Alejada tanto del recato intimista y luminoso de ESTIU 1993 como del minucioso realismo trascendente y agónico de ALCARRÁS, la realizadora catalana dispone para el capítulo final de esta trilogía la que, sin duda, es su puesta en escena más arriesgada. Su madurez como creadora audiovisual le permite integrar sin aspavientos ni subrayados o estridencias las múltiples, difíciles exigencias de un planteamiento dramático tan complejo como el que se exige el film. Los distintos encuentros familiares serán armonizados con la preciosa idea de incluir como brújula emocional del relato diversos extractos del diario de la madre de la adolescente. La radiografía sobre uno tiempo histórico sancionado por la muerte prematuramente sobrevenida sobre una juventud enganchada a unos excesos desconocidos sabe ser expuesta desde el arrebato afectivo de dos víctimas de esa lacra.
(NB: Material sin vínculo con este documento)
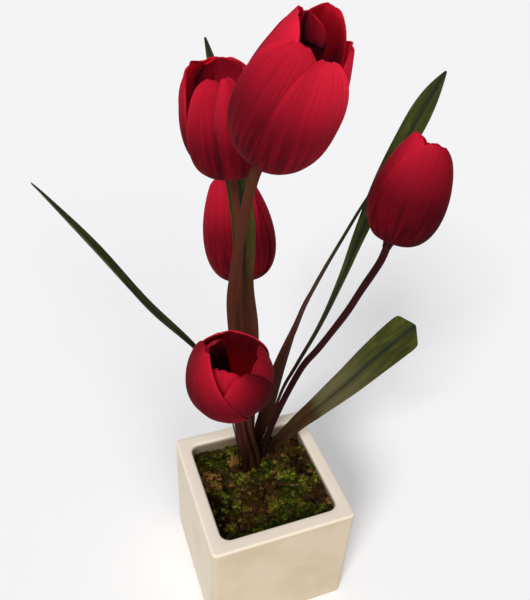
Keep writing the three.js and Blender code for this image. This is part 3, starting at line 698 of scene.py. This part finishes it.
def petal_point(bloom, petal, number, u, v, ruffle):
    """A petal's middle surface, u from -1 to 1 across and v from 0 to 1 along."""
    turn, width, share, flare, lift, cup, blunt, twist = petal
    radius, height = bloom["radius"], bloom["height"]
    # The tip's edge is a little uneven.
    ragged = noise.noise(Vector((u * 2.6, number * 7.3, bloom["base"][0])))
    w = v - 0.01 * abs(u) ** 3 * v ** 2 + 0.009 * ragged * v ** 8
    # The head's profile: a Bezier curve from the neck out to its belly and in to its mouth.
    stops = ((1.6, -1.0), (1.24 * radius, -0.03 * height), (1.22 * radius, 0.58 * height),
             (bloom["mouth"] * radius + flare, height * share))
    weights = ((1 - w) ** 3, 3 * w * (1 - w) ** 2, 3 * w ** 2 * (1 - w), w ** 3)
    ring = sum(k * p[0] for k, p in zip(weights, stops)) + lift * min(1.0, v / PETAL_CLEAR)
    rise = sum(k * p[1] for k, p in zip(weights, stops))
    girth = petal_girth(v, blunt) * width
    bend = max(ring * cup, PETAL_TIGHTEST * radius)
    angle = u * girth / 2 / bend
    # The pressed middle line, the ruffled rim, soft folds and edges that curl in.
    crease = -0.25 * math.exp(-(u / 0.16) ** 2) * math.sin(math.pi * min(1.0, v * 1.1))
    wave = ruffle * v ** 5 * math.sin(5.3 * u + 2.1 * number) * (0.4 + abs(u))
    fold = 0.15 * math.sin(12 * u + number) * math.sin(math.pi * v) ** 2
    edge = 0.35 * abs(u) ** 6 * math.sin(math.pi * v)
    out = crease + wave + fold - edge
    x = ring - bend + (bend + out) * math.cos(angle)
    y = (bend + out) * math.sin(angle)
    spin = math.radians(turn + twist * (v - 0.3))
    return Vector((x * math.cos(spin) - y * math.sin(spin),
                   x * math.sin(spin) + y * math.cos(spin), rise))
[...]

Los diálogos operarán como germen de sobrecogedores hallazgos escénicos: el "eres clavada a tu madre" como coartada para la elección del rostro femenino elegido para liderar el éxtasis ficcional emplazado en el desenlace. La cámara de Marina como médium definitivo: la imagen cinematográfica emplazada en calidad de resurrección. ROMERÍA es una escrupulosa elegía, desentumecida de muerte, respirada de inquietud y memoria, en la que los muertos vuelven a correr desnudos en la vida encontrada de quien los busca.